The interest rate environment in the US, UK and euroland accounted for the changes in relative values of the currencies last year. After climbing from 4.75% to 5.75% between August 2006 and July 2007, further increases to 6% and beyond were generally predicted. This supported sterling for much of last year, but then the climate changed abruptly and the credit crunch – and growing awareness of problems in the personal sector – led to expectations of lower interest rates. As a result, sterling weakened in the closing months of 2007.
But this relationship seems to have broken down, particularly against the US dollar. Interest rate differentials have turned back in the UK’s favour as US rates have been cut to 3%, while in the eurozone, expectations for rates have also fallen. Yet the pound has barely responded. There is a growing belief that sterling’s fall reflects an increasing concern over the fundamental health of the UK economy. The massive £20bn deficit on the current account of the balance of payments in Q3 last year (over 5.5% of GDP) is the latest evidence of the imbalances within it.
Although not the headline-grabbing number that it was in previous decades (that ‘privilege’ is now reserved for inflation), shifts in the exchange rate make a huge difference to an economy as open and trade-dependent as the UK (far more so than the US, for example). For exporters and manufacturing in general, a fall in sterling will bring some much-needed relief by easing overseas selling prices. At a time when our major markets are tightening, any boost to competitiveness is welcome. But against this, industry has to balance higher costs of imported raw materials, which eventually will feed into output prices. For the MPC, the big worry is that the 30%, or so, of GDP that is imported will cost more and add to inflationary pressures, thus restricting the freedom to reduce interest rates as spending growth slows.
Oil is an obvious example. Until now, the UK has been partly cushioned against the steep rise in oil prices by the weaker dollar. Oil prices, quoted in dollars, have not risen quite so sharply when converted into sterling. But, if sterling continues to weaken against the dollar, this insulation is removed. The UK has been able to ‘subsidise’ its own domestically-generated inflation (running at 3.5% to 4.0% a year) by importing deflation from China, meaning the 2% inflation target has been achieved with historically low interest rates. But as China starts to get more expensive and sterling weakens, we could be importing inflation to add to our own.
The MPC will then have to work harder to meet the 2% target.
That said, as ever, it is likely that the gloom is overdone. Currency markets, like equity markets, tend to exaggerate in both directions. Conventional wisdom has it that this is a correction, part of the adjustment or rebalancing of the economy that the UK has to endure.

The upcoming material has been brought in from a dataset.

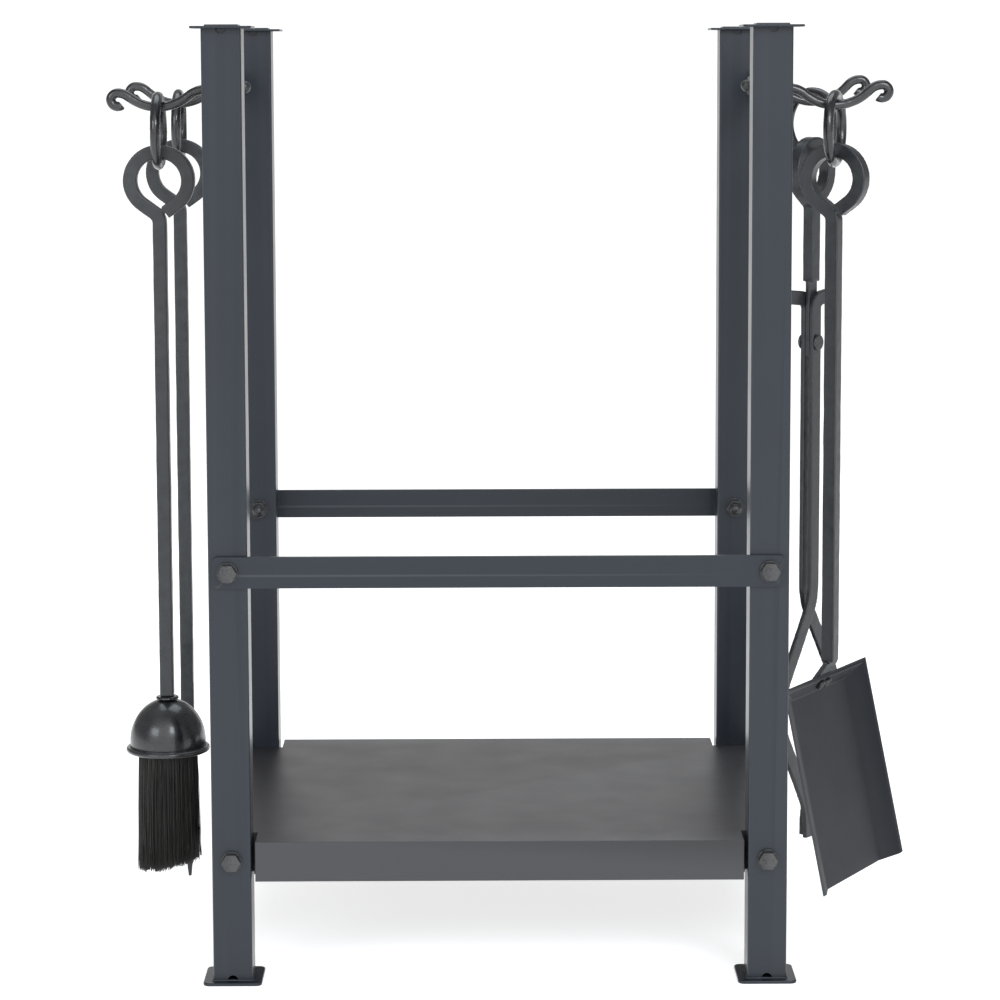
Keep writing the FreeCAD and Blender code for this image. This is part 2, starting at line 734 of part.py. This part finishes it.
def make_shovel_rivets():
    """Two rivets through the tab and the back wall, headed inside the pan."""
    slope = math.degrees(math.atan2(size("pan_depth"), size("pan_back_flare")))
    rivets = []
    for side in (-1, 1):
        head = primitive("Cylinder", "RivetHead", Radius="rivet_head / 2", Height="rivet_head_height")
        lean = FreeCAD.Rotation(X_AXIS, -90.0 - slope)
        along = 0.7 * size("pan_back_flare")
        # measured on the inner face of the back wall, square to its slope
        step_y = along * math.sin(math.radians(slope)) + size("pan_sheet") * math.cos(math.radians(slope))
        step_z = along * math.cos(math.radians(slope)) - size("pan_sheet") * math.sin(math.radians(slope))
        spot = FreeCAD.Vector(side * size("tab_width") * 0.27, step_y + 0.8, step_z - 0.8)
        head.Placement = PAN_PLACE.multiply(FreeCAD.Placement(spot, lean))
        rivets.append(head)
    compound = doc.addObject("Part::Compound", "Rivets")
    compound.Links = rivets
    keep(compound, "shovel_rivets")


make_shovel_rivets()


# --- tongs ---

def make_tongs_shank():
    """The square shank and a flat tongue between the arms, drilled for the pin."""
    shank = make_shank("tongs", size("tongs_shank_foot"))
    tongue = primitive("Box", "Tongue", Length="arm_width", Width="arm_thickness",
                       Height="tongs_shank_foot - tongs_pivot + arm_width")
    base = tool_place("tongs", size("tongs_pivot") - size("arm_width"))
    centre = FreeCAD.Vector(-size("arm_width") / 2, -size("arm_thickness") / 2, 0)
    tongue.Placement = base.multiply(FreeCAD.Placement(centre, FreeCAD.Rotation()))
    hole = primitive("Cylinder", "PinHole", Radius="tongs_pin / 2 + 0.05", Height="bar_size * 3")
    hole.Placement = pin_place(1.5 * size("bar_size"))
    keep(boolean("Cut", boolean("Fuse", shank, tongue), hole), "tongs_shank")


def pin_place(back):
    """On the pin's axis, moved back along it from the tongs' middle plane."""
    base = tool_place("tongs", size("tongs_pivot"))
    return base.multiply(FreeCAD.Placement(FreeCAD.Vector(0, back, 0), FreeCAD.Rotation(X_AXIS, 90)))


# from the jaw's tip upwards, in millimetres and degrees: outwards, round the bow, and back in
ARM_MOVES = [
    ("go", 8.0),
    ("turn", 60.0, -30.0),
    ("go", 58.0),
    ("turn", 50.0, 62.0),
    ("go", 61.0),
    ("turn", 50.0, -32.0),
]
ARM_LAYER = size("arm_thickness") + size("touch_gap")


def make_arm(label, side):
    """A flat arm: jaw tip, bowed lower part, straight run past the pin, finger tab bent outwards."""
    body = new_body("Arm")
    profile = new_sketch(body, "XY_Plane", "Bar")
    centred_rectangle(profile, "arm_width", "arm_thickness")
    spine = new_sketch(body, "XZ_Plane", "Bend")
    sideways, risen = trace(spine, (0, 0), 90, ARM_MOVES)
    tip_below = size("tongs_pivot") - 48.0
    trace(spine, (sideways, risen), 90, [
        ("go", tip_below - risen + 28.0),
        ("turn", 9.0, 84.0),
        ("go", 18.0),
    ])
    sweep(body, profile, spine)
    hole = primitive("Cylinder", "PinHole", Radius="tongs_pin / 2 + 0.05", Height="bar_size * 3")
    hole.Placement = pin_place(1.5 * size("bar_size"))
    base = tool_place("tongs", 48.0)
    flip = FreeCAD.Rotation(Z_AXIS, 0.0 if side > 0 else 180.0)
    shift = FreeCAD.Vector(-side * sideways, side * ARM_LAYER, 0)
    body.Placement = base.multiply(FreeCAD.Placement(shift, flip))
    arm = boolean("Cut", body, hole)
    return keep(arm, label)


make_tongs_shank()
make_arm("tongs_rear_arm", 1)
make_arm("tongs_front_arm", -1)


def make_tongs_pin():
    """The rivet: a pin through the arms and the tongue, with a round head at each end."""
    span = 2 * (ARM_LAYER + size("arm_thickness") / 2 + size("touch_gap"))
    pin = primitive("Cylinder", "Pin", Radius="tongs_pin / 2")
    pin.Height = span
    pin.Placement = pin_place(span / 2)
    whole = pin
    for end in (span / 2 + size("rivet_head_height"), -span / 2):
        head = primitive("Cylinder", "PinHead", Radius="tongs_pin_head / 2", Height="rivet_head_height")
        head.Placement = pin_place(end)
        whole = boolean("Fuse", whole, head)
    keep(whole, "tongs_pin")


make_tongs_pin()

# --- frame, checks and export ---

doc.recompute()
for node in NODES:
    base = node.Placement.Base - FreeCAD.Vector(size("frame_shift"), 0, 0)
    node.Placement = FreeCAD.Placement(base, node.Placement.Rotation)
doc.recompute()
for item in doc.Objects:
    assert "Invalid" not in item.State and "Error" not in item.State, f"{item.Name}: {item.State}"
os.makedirs("parts", exist_ok=True)
for node in NODES:
    assert not node.Shape.isNull() and node.Shape.isValid(), f"{node.Label}: bad shape"
    node.Shape.exportStep(f"parts/{node.Label}.step")
print(len(NODES), "nodes")
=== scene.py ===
import json
import math
import random

import bmesh
import bpy
from mathutils import Matrix, Vector, noise

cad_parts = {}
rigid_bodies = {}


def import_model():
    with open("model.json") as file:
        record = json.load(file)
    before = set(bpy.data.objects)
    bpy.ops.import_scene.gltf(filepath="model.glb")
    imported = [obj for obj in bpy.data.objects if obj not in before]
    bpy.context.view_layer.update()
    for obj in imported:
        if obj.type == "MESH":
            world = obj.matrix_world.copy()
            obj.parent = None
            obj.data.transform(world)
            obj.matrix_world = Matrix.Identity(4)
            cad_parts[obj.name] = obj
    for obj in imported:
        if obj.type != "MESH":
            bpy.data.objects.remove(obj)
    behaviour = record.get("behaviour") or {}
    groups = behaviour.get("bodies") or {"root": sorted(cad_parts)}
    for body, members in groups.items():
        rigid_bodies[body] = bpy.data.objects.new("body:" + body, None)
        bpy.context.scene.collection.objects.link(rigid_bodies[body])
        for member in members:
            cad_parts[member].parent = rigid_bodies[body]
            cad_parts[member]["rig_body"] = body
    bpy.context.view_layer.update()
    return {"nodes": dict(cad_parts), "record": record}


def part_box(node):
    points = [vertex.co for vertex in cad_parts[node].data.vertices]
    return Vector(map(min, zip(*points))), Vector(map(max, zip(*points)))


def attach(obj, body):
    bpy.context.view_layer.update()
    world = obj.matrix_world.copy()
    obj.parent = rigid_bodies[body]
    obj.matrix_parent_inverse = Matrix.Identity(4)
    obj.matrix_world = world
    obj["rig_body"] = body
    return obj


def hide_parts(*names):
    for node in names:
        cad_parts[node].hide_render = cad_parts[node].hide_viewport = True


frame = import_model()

# Looks of the fireplace tool set. Metres throughout; the pieces are placed from the CAD boxes.

random.seed(12)
nodes = frame["nodes"]
TOOLS = ("brush", "poker", "shovel", "tongs")
SLOTS = {entry["node"]: entry["material_slot"] for entry in frame["record"]["subparts"]}


# --- materials ---

def new_material(name):
    material = bpy.data.materials.new(name)
    material.use_nodes = True
    return material, material.node_tree, material.node_tree.nodes["Principled BSDF"]


def add_noise(tree, scale, detail=4.0, rough=0.55):
    coords = tree.nodes.new("ShaderNodeTexCoord")
    texture = tree.nodes.new("ShaderNodeTexNoise")
    texture.inputs["Scale"].default_value = scale
    texture.inputs["Detail"].default_value = detail
    texture.inputs["Roughness"].default_value = rough
    tree.links.new(coords.outputs["Object"], texture.inputs["Vector"])
    return texture.outputs["Fac"]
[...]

Although a weaker currency will restrict the MPC’s room for manoeuvre on interest rates, the economy as a whole is better off. While consumers might prefer sterling at $2.25, the all-important external sector benefits from the pound at $1.95. And when it becomes apparent the UK is only slowing rather than sliding into recession, sterling should stabilise. Slightly higher interest rates, however, may be the price we have to pay to get activity back on a better balanced track.